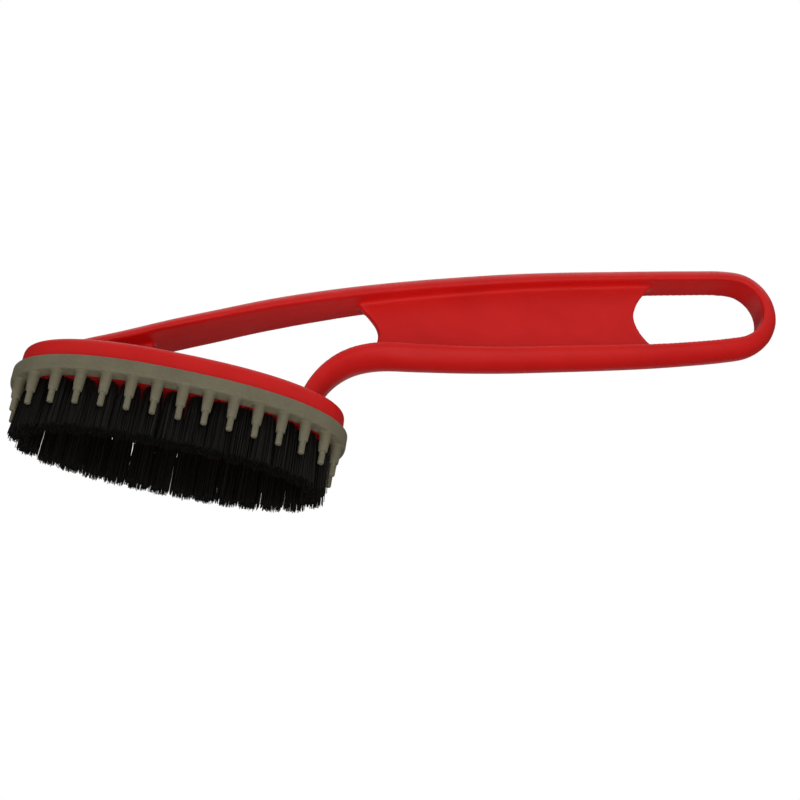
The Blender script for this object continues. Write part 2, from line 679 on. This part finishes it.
def floor():
    s = Shells()
    z = -0.05
    s.add([(-6000, -6000, z), (6200, -6000, z), (6200, 6000, z), (-6000, 6000, z)], [(0, 1, 2, 3)])
    me = bpy.data.meshes.new("floor")
    me.from_pydata((np.concatenate(s.v) * MM).tolist(), [], s.f)
    ob = bpy.data.objects.new("floor", me)
    scene.collection.objects.link(ob)
    mat = bpy.data.materials.new("pale_floor")
    mat.use_nodes = True
    nt = mat.node_tree
    nt.nodes.clear()
    out = nt.nodes.new("ShaderNodeOutputMaterial")
    mix = nt.nodes.new("ShaderNodeMixShader")
    geo = nt.nodes.new("ShaderNodeNewGeometry")
    top = nt.nodes.new("ShaderNodeBsdfDiffuse")
    under = nt.nodes.new("ShaderNodeBsdfTransparent")
    noise = nt.nodes.new("ShaderNodeTexNoise")
    ramp = nt.nodes.new("ShaderNodeValToRGB")
    noise.inputs["Scale"].default_value = 14
    noise.inputs["Detail"].default_value = 5
    for e, c in zip(ramp.color_ramp.elements, ((0.80, 0.79, 0.775, 1), (0.86, 0.85, 0.84, 1))):
        e.color = c
    nt.links.new(noise.outputs["Fac"], ramp.inputs[0])
    nt.links.new(ramp.outputs[0], top.inputs["Color"])
    # a little glow keeps the far floor pale
    glow = nt.nodes.new("ShaderNodeEmission")
    glow.inputs["Color"].default_value = (1.0, 0.99, 0.975, 1)
    glow.inputs["Strength"].default_value = 0.20
    both = nt.nodes.new("ShaderNodeAddShader")
    nt.links.new(top.outputs[0], both.inputs[0])
    nt.links.new(glow.outputs[0], both.inputs[1])
    # the floor runs out into the white backdrop, so no horizon shows
    place = nt.nodes.new("ShaderNodeTexCoord")
    reach = nt.nodes.new("ShaderNodeVectorMath")
    reach.operation = "LENGTH"
    fade = nt.nodes.new("ShaderNodeMapRange")
    fade.interpolation_type = "SMOOTHSTEP"
    for i, v in enumerate((0.35, 1.05, 0.0, 1.0)):
        fade.inputs[i + 1].default_value = v
    white = nt.nodes.new("ShaderNodeEmission")
    white.inputs["Color"].default_value = (1, 1, 1, 1)
    white.inputs["Strength"].default_value = 1.0
    ground = nt.nodes.new("ShaderNodeMixShader")
    nt.links.new(place.outputs["Object"], reach.inputs[0])
    nt.links.new(reach.outputs["Value"], fade.inputs[0])
    nt.links.new(fade.outputs[0], ground.inputs[0])
    nt.links.new(both.outputs[0], ground.inputs[1])
    nt.links.new(white.outputs[0], ground.inputs[2])
    nt.links.new(geo.outputs["Backfacing"], mix.inputs[0])
    nt.links.new(ground.outputs[0], mix.inputs[1])
    nt.links.new(under.outputs[0], mix.inputs[2])
    nt.links.new(mix.outputs[0], out.inputs["Surface"])
    me.materials.append(mat)
    ob.visible_shadow = False
    ob.visible_diffuse = False
    ob.visible_glossy = False
    ob.visible_transmission = False


floor()

world = bpy.data.worlds.new("studio")
scene.world = world
world.use_nodes = True
nt = world.node_tree
nt.nodes.clear()
out = nt.nodes.new("ShaderNodeOutputWorld")
mix = nt.nodes.new("ShaderNodeMixShader")
path = nt.nodes.new("ShaderNodeLightPath")
seen = nt.nodes.new("ShaderNodeBackground")
room = nt.nodes.new("ShaderNodeBackground")
seen.inputs["Color"].default_value = (1, 1, 1, 1)
seen.inputs["Strength"].default_value = 1.0
room.inputs["Color"].default_value = (1.0, 0.985, 0.965, 1)
# the room is brighter in front and below than behind
way = nt.nodes.new("ShaderNodeTexCoord")
split = nt.nodes.new("ShaderNodeSeparateXYZ")
level = nt.nodes.new("ShaderNodeMapRange")
for i, v in enumerate((-0.9, 0.5, 0.42, 0.085)):
    level.inputs[i + 1].default_value = v
nt.links.new(way.outputs["Generated"], split.inputs[0])
nt.links.new(split.outputs["Y"], level.inputs[0])
nt.links.new(level.outputs[0], room.inputs["Strength"])
nt.links.new(path.outputs["Is Camera Ray"], mix.inputs[0])
nt.links.new(room.outputs[0], mix.inputs[1])
nt.links.new(seen.outputs[0], mix.inputs[2])
nt.links.new(mix.outputs[0], out.inputs["Surface"])


def softbox(name, at, watts, wide, tall, tint=(1, 1, 1)):
    data = bpy.data.lights.new(name, "AREA")
    data.shape, data.size, data.size_y = "RECTANGLE", wide, tall
    data.energy, data.color = watts, tint
    ob = bpy.data.objects.new(name, data)
    scene.collection.objects.link(ob)
    aim = Vector((0.06, 0, 0.06))
    ob.location = Vector(at)
    ob.rotation_mode = "QUATERNION"
    ob.rotation_quaternion = (aim - Vector(at)).to_track_quat("-Z", "Y")
    ob.visible_camera = False
    return ob


softbox("key", (0.05, -1.15, -0.42), 6.2, 1.5, 1.1, (1.0, 0.985, 0.965))
softbox("low", (0.05, -0.56, -1.00), 3.6, 0.8, 0.55, (1.0, 0.985, 0.965))
softbox("paper", (0.06, 1.20, 0.20), 2.0, 1.8, 0.7, (1.0, 0.975, 0.975))
softbox("overhead", (0.05, -0.20, 1.30), 10.5, 2.0, 1.6)
softbox("behind", (0.10, 0.80, 1.30), 2.5, 1.2, 0.8)

# ---------- camera ----------

az, el, roll = math.radians(-6.04), math.radians(-30), math.radians(8.81)
tx, ty, dist = -69.74, -1.88, 637.85
back = Vector((math.sin(az) * math.cos(el), -math.cos(az) * math.cos(el), math.sin(el)))
fwd = -back
right = fwd.cross(Vector((0, 0, 1))).normalized()
up = right.cross(fwd)
r = math.cos(roll) * right + math.sin(roll) * up
w = -math.sin(roll) * right + math.cos(roll) * up
at = -(tx * r + ty * w + dist * fwd)
at.z += Z_RING
at *= MM
camera = bpy.data.cameras.new("camera")
camera.lens, camera.sensor_width = 90, 36
camera.clip_start, camera.clip_end = 0.01, 20
eye = bpy.data.objects.new("camera", camera)
scene.collection.objects.link(eye)
eye.matrix_world = Matrix(((r.x, w.x, -fwd.x, at.x), (r.y, w.y, -fwd.y, at.y), (r.z, w.z, -fwd.z, at.z), (0, 0, 0, 1)))
scene.camera = eye

scene.view_settings.view_transform = "Standard"
scene.view_settings.look = "None"
scene.view_settings.exposure = 0.0
scene.view_settings.gamma = 1.0

bpy.context.view_layer.update()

....................

All of the data needs to be printed once more, exactly.

▶ Answer to this task:
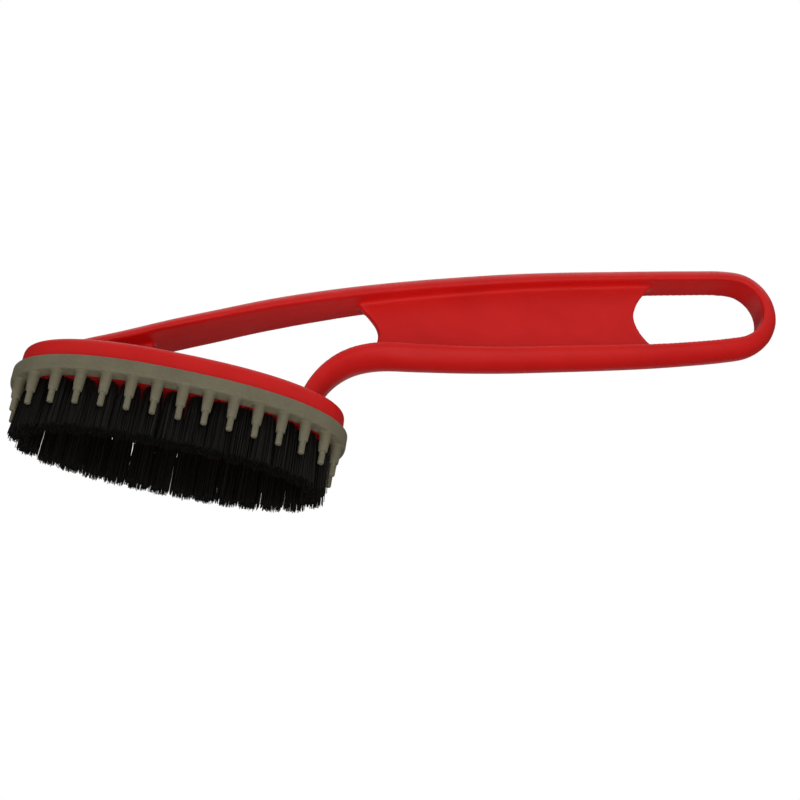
The Blender script for this object continues. Write part 2, from line 679 on. This part finishes it.
def floor():
    s = Shells()
    z = -0.05
    s.add([(-6000, -6000, z), (6200, -6000, z), (6200, 6000, z), (-6000, 6000, z)], [(0, 1, 2, 3)])
    me = bpy.data.meshes.new("floor")
    me.from_pydata((np.concatenate(s.v) * MM).tolist(), [], s.f)
    ob = bpy.data.objects.new("floor", me)
    scene.collection.objects.link(ob)
    mat = bpy.data.materials.new("pale_floor")
    mat.use_nodes = True
    nt = mat.node_tree
    nt.nodes.clear()
    out = nt.nodes.new("ShaderNodeOutputMaterial")
    mix = nt.nodes.new("ShaderNodeMixShader")
    geo = nt.nodes.new("ShaderNodeNewGeometry")
    top = nt.nodes.new("ShaderNodeBsdfDiffuse")
    under = nt.nodes.new("ShaderNodeBsdfTransparent")
    noise = nt.nodes.new("ShaderNodeTexNoise")
    ramp = nt.nodes.new("ShaderNodeValToRGB")
    noise.inputs["Scale"].default_value = 14
    noise.inputs["Detail"].default_value = 5
    for e, c in zip(ramp.color_ramp.elements, ((0.80, 0.79, 0.775, 1), (0.86, 0.85, 0.84, 1))):
        e.color = c
    nt.links.new(noise.outputs["Fac"], ramp.inputs[0])
    nt.links.new(ramp.outputs[0], top.inputs["Color"])
    # a little glow keeps the far floor pale
    glow = nt.nodes.new("ShaderNodeEmission")
    glow.inputs["Color"].default_value = (1.0, 0.99, 0.975, 1)
    glow.inputs["Strength"].default_value = 0.20
    both = nt.nodes.new("ShaderNodeAddShader")
    nt.links.new(top.outputs[0], both.inputs[0])
    nt.links.new(glow.outputs[0], both.inputs[1])
    # the floor runs out into the white backdrop, so no horizon shows
    place = nt.nodes.new("ShaderNodeTexCoord")
    reach = nt.nodes.new("ShaderNodeVectorMath")
    reach.operation = "LENGTH"
    fade = nt.nodes.new("ShaderNodeMapRange")
    fade.interpolation_type = "SMOOTHSTEP"
    for i, v in enumerate((0.35, 1.05, 0.0, 1.0)):
        fade.inputs[i + 1].default_value = v
    white = nt.nodes.new("ShaderNodeEmission")
    white.inputs["Color"].default_value = (1, 1, 1, 1)
    white.inputs["Strength"].default_value = 1.0
    ground = nt.nodes.new("ShaderNodeMixShader")
    nt.links.new(place.outputs["Object"], reach.inputs[0])
    nt.links.new(reach.outputs["Value"], fade.inputs[0])
    nt.links.new(fade.outputs[0], ground.inputs[0])
    nt.links.new(both.outputs[0], ground.inputs[1])
    nt.links.new(white.outputs[0], ground.inputs[2])
    nt.links.new(geo.outputs["Backfacing"], mix.inputs[0])
    nt.links.new(ground.outputs[0], mix.inputs[1])
    nt.links.new(under.outputs[0], mix.inputs[2])
    nt.links.new(mix.outputs[0], out.inputs["Surface"])
    me.materials.append(mat)
    ob.visible_shadow = False
    ob.visible_diffuse = False
    ob.visible_glossy = False
    ob.visible_transmission = False


floor()

world = bpy.data.worlds.new("studio")
scene.world = world
world.use_nodes = True
nt = world.node_tree
nt.nodes.clear()
out = nt.nodes.new("ShaderNodeOutputWorld")
mix = nt.nodes.new("ShaderNodeMixShader")
path = nt.nodes.new("ShaderNodeLightPath")
seen = nt.nodes.new("ShaderNodeBackground")
room = nt.nodes.new("ShaderNodeBackground")
seen.inputs["Color"].default_value = (1, 1, 1, 1)
seen.inputs["Strength"].default_value = 1.0
room.inputs["Color"].default_value = (1.0, 0.985, 0.965, 1)
# the room is brighter in front and below than behind
way = nt.nodes.new("ShaderNodeTexCoord")
split = nt.nodes.new("ShaderNodeSeparateXYZ")
level = nt.nodes.new("ShaderNodeMapRange")
for i, v in enumerate((-0.9, 0.5, 0.42, 0.085)):
    level.inputs[i + 1].default_value = v
nt.links.new(way.outputs["Generated"], split.inputs[0])
nt.links.new(split.outputs["Y"], level.inputs[0])
nt.links.new(level.outputs[0], room.inputs["Strength"])
nt.links.new(path.outputs["Is Camera Ray"], mix.inputs[0])
nt.links.new(room.outputs[0], mix.inputs[1])
nt.links.new(seen.outputs[0], mix.inputs[2])
nt.links.new(mix.outputs[0], out.inputs["Surface"])


def softbox(name, at, watts, wide, tall, tint=(1, 1, 1)):
    data = bpy.data.lights.new(name, "AREA")
    data.shape, data.size, data.size_y = "RECTANGLE", wide, tall
    data.energy, data.color = watts, tint
    ob = bpy.data.objects.new(name, data)
    scene.collection.objects.link(ob)
    aim = Vector((0.06, 0, 0.06))
    ob.location = Vector(at)
    ob.rotation_mode = "QUATERNION"
    ob.rotation_quaternion = (aim - Vector(at)).to_track_quat("-Z", "Y")
    ob.visible_camera = False
    return ob


softbox("key", (0.05, -1.15, -0.42), 6.2, 1.5, 1.1, (1.0, 0.985, 0.965))
softbox("low", (0.05, -0.56, -1.00), 3.6, 0.8, 0.55, (1.0, 0.985, 0.965))
softbox("paper", (0.06, 1.20, 0.20), 2.0, 1.8, 0.7, (1.0, 0.975, 0.975))
softbox("overhead", (0.05, -0.20, 1.30), 10.5, 2.0, 1.6)
softbox("behind", (0.10, 0.80, 1.30), 2.5, 1.2, 0.8)

# ---------- camera ----------

az, el, roll = math.radians(-6.04), math.radians(-30), math.radians(8.81)
tx, ty, dist = -69.74, -1.88, 637.85
back = Vector((math.sin(az) * math.cos(el), -math.cos(az) * math.cos(el), math.sin(el)))
fwd = -back
right = fwd.cross(Vector((0, 0, 1))).normalized()
up = right.cross(fwd)
r = math.cos(roll) * right + math.sin(roll) * up
w = -math.sin(roll) * right + math.cos(roll) * up
at = -(tx * r + ty * w + dist * fwd)
at.z += Z_RING
at *= MM
camera = bpy.data.cameras.new("camera")
camera.lens, camera.sensor_width = 90, 36
camera.clip_start, camera.clip_end = 0.01, 20
eye = bpy.data.objects.new("camera", camera)
scene.collection.objects.link(eye)
eye.matrix_world = Matrix(((r.x, w.x, -fwd.x, at.x), (r.y, w.y, -fwd.y, at.y), (r.z, w.z, -fwd.z, at.z), (0, 0, 0, 1)))
scene.camera = eye

scene.view_settings.view_transform = "Standard"
scene.view_settings.look = "None"
scene.view_settings.exposure = 0.0
scene.view_settings.gamma = 1.0

bpy.context.view_layer.update()